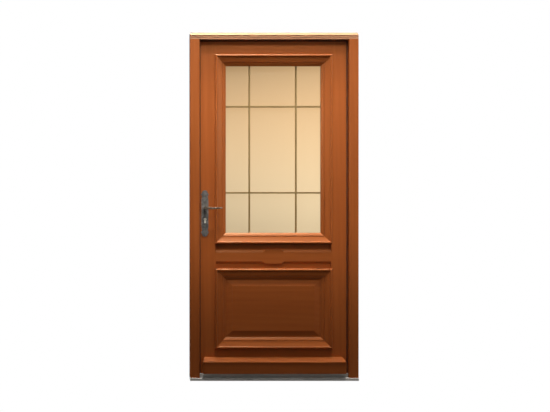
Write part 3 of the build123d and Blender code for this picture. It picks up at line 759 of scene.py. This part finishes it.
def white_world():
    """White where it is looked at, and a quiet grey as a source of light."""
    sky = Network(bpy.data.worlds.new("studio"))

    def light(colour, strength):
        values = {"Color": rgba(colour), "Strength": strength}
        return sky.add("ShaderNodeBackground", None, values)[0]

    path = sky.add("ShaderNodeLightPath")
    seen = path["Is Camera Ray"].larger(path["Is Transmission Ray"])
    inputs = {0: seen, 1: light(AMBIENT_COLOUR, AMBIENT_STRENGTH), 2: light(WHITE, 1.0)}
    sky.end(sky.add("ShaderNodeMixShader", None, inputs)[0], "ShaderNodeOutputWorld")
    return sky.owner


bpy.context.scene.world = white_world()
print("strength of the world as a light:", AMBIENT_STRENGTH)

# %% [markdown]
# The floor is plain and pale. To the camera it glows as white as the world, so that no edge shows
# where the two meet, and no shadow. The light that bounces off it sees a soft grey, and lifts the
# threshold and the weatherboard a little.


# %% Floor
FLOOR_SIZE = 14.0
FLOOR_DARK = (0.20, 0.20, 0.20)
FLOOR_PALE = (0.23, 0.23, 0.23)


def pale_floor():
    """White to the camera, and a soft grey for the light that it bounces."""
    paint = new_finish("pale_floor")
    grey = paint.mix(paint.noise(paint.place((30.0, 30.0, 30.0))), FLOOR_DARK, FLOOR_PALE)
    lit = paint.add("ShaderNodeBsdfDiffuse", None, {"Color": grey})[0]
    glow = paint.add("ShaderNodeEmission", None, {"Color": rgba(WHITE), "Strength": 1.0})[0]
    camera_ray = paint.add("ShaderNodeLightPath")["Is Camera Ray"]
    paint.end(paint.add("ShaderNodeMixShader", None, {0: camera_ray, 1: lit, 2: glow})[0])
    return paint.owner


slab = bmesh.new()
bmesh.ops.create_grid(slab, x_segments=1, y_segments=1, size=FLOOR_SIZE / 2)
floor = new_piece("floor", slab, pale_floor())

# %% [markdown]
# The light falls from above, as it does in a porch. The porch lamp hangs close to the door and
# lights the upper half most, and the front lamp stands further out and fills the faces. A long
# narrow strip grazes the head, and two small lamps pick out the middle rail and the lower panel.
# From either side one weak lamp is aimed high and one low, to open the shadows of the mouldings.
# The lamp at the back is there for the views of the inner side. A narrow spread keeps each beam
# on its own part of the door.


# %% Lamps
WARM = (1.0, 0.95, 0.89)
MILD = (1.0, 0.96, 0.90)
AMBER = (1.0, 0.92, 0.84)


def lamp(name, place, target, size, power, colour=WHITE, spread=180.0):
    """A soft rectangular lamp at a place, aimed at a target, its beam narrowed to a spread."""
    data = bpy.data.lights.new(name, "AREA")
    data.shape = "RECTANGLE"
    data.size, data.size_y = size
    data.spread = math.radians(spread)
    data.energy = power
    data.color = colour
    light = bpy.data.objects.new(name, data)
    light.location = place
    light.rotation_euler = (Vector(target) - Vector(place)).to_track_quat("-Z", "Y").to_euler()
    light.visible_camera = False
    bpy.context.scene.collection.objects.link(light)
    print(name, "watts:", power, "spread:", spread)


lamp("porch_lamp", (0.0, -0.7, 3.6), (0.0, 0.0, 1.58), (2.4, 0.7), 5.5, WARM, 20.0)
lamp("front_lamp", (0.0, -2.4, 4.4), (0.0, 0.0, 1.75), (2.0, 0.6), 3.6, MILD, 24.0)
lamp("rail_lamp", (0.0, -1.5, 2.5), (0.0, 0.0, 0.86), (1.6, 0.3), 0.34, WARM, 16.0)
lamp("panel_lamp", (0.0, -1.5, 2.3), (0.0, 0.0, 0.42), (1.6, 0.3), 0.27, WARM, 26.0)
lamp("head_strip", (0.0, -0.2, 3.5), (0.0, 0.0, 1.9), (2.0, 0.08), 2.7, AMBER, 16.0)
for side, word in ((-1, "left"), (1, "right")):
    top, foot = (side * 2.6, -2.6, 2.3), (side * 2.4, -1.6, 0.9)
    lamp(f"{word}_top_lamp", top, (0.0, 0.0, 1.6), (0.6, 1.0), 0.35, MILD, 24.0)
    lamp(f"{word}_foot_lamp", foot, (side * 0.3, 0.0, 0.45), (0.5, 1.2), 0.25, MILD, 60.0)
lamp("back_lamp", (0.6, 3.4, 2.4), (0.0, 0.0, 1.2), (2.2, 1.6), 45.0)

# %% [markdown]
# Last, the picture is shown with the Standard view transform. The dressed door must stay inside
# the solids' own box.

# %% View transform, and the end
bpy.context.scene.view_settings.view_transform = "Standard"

### [TASK]
Reproduce the complete set of lines precisely as supplied.

### [THE OUTPUT]
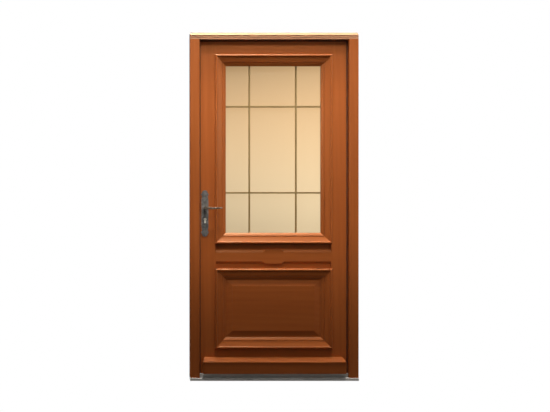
Write part 3 of the build123d and Blender code for this picture. It picks up at line 759 of scene.py. This part finishes it.
def white_world():
    """White where it is looked at, and a quiet grey as a source of light."""
    sky = Network(bpy.data.worlds.new("studio"))

    def light(colour, strength):
        values = {"Color": rgba(colour), "Strength": strength}
        return sky.add("ShaderNodeBackground", None, values)[0]

    path = sky.add("ShaderNodeLightPath")
    seen = path["Is Camera Ray"].larger(path["Is Transmission Ray"])
    inputs = {0: seen, 1: light(AMBIENT_COLOUR, AMBIENT_STRENGTH), 2: light(WHITE, 1.0)}
    sky.end(sky.add("ShaderNodeMixShader", None, inputs)[0], "ShaderNodeOutputWorld")
    return sky.owner


bpy.context.scene.world = white_world()
print("strength of the world as a light:", AMBIENT_STRENGTH)

# %% [markdown]
# The floor is plain and pale. To the camera it glows as white as the world, so that no edge shows
# where the two meet, and no shadow. The light that bounces off it sees a soft grey, and lifts the
# threshold and the weatherboard a little.


# %% Floor
FLOOR_SIZE = 14.0
FLOOR_DARK = (0.20, 0.20, 0.20)
FLOOR_PALE = (0.23, 0.23, 0.23)


def pale_floor():
    """White to the camera, and a soft grey for the light that it bounces."""
    paint = new_finish("pale_floor")
    grey = paint.mix(paint.noise(paint.place((30.0, 30.0, 30.0))), FLOOR_DARK, FLOOR_PALE)
    lit = paint.add("ShaderNodeBsdfDiffuse", None, {"Color": grey})[0]
    glow = paint.add("ShaderNodeEmission", None, {"Color": rgba(WHITE), "Strength": 1.0})[0]
    camera_ray = paint.add("ShaderNodeLightPath")["Is Camera Ray"]
    paint.end(paint.add("ShaderNodeMixShader", None, {0: camera_ray, 1: lit, 2: glow})[0])
    return paint.owner


slab = bmesh.new()
bmesh.ops.create_grid(slab, x_segments=1, y_segments=1, size=FLOOR_SIZE / 2)
floor = new_piece("floor", slab, pale_floor())

# %% [markdown]
# The light falls from above, as it does in a porch. The porch lamp hangs close to the door and
# lights the upper half most, and the front lamp stands further out and fills the faces. A long
# narrow strip grazes the head, and two small lamps pick out the middle rail and the lower panel.
# From either side one weak lamp is aimed high and one low, to open the shadows of the mouldings.
# The lamp at the back is there for the views of the inner side. A narrow spread keeps each beam
# on its own part of the door.


# %% Lamps
WARM = (1.0, 0.95, 0.89)
MILD = (1.0, 0.96, 0.90)
AMBER = (1.0, 0.92, 0.84)


def lamp(name, place, target, size, power, colour=WHITE, spread=180.0):
    """A soft rectangular lamp at a place, aimed at a target, its beam narrowed to a spread."""
    data = bpy.data.lights.new(name, "AREA")
    data.shape = "RECTANGLE"
    data.size, data.size_y = size
    data.spread = math.radians(spread)
    data.energy = power
    data.color = colour
    light = bpy.data.objects.new(name, data)
    light.location = place
    light.rotation_euler = (Vector(target) - Vector(place)).to_track_quat("-Z", "Y").to_euler()
    light.visible_camera = False
    bpy.context.scene.collection.objects.link(light)
    print(name, "watts:", power, "spread:", spread)


lamp("porch_lamp", (0.0, -0.7, 3.6), (0.0, 0.0, 1.58), (2.4, 0.7), 5.5, WARM, 20.0)
lamp("front_lamp", (0.0, -2.4, 4.4), (0.0, 0.0, 1.75), (2.0, 0.6), 3.6, MILD, 24.0)
lamp("rail_lamp", (0.0, -1.5, 2.5), (0.0, 0.0, 0.86), (1.6, 0.3), 0.34, WARM, 16.0)
lamp("panel_lamp", (0.0, -1.5, 2.3), (0.0, 0.0, 0.42), (1.6, 0.3), 0.27, WARM, 26.0)
lamp("head_strip", (0.0, -0.2, 3.5), (0.0, 0.0, 1.9), (2.0, 0.08), 2.7, AMBER, 16.0)
for side, word in ((-1, "left"), (1, "right")):
    top, foot = (side * 2.6, -2.6, 2.3), (side * 2.4, -1.6, 0.9)
    lamp(f"{word}_top_lamp", top, (0.0, 0.0, 1.6), (0.6, 1.0), 0.35, MILD, 24.0)
    lamp(f"{word}_foot_lamp", foot, (side * 0.3, 0.0, 0.45), (0.5, 1.2), 0.25, MILD, 60.0)
lamp("back_lamp", (0.6, 3.4, 2.4), (0.0, 0.0, 1.2), (2.2, 1.6), 45.0)

# %% [markdown]
# Last, the picture is shown with the Standard view transform. The dressed door must stay inside
# the solids' own box.

# %% View transform, and the end
bpy.context.scene.view_settings.view_transform = "Standard"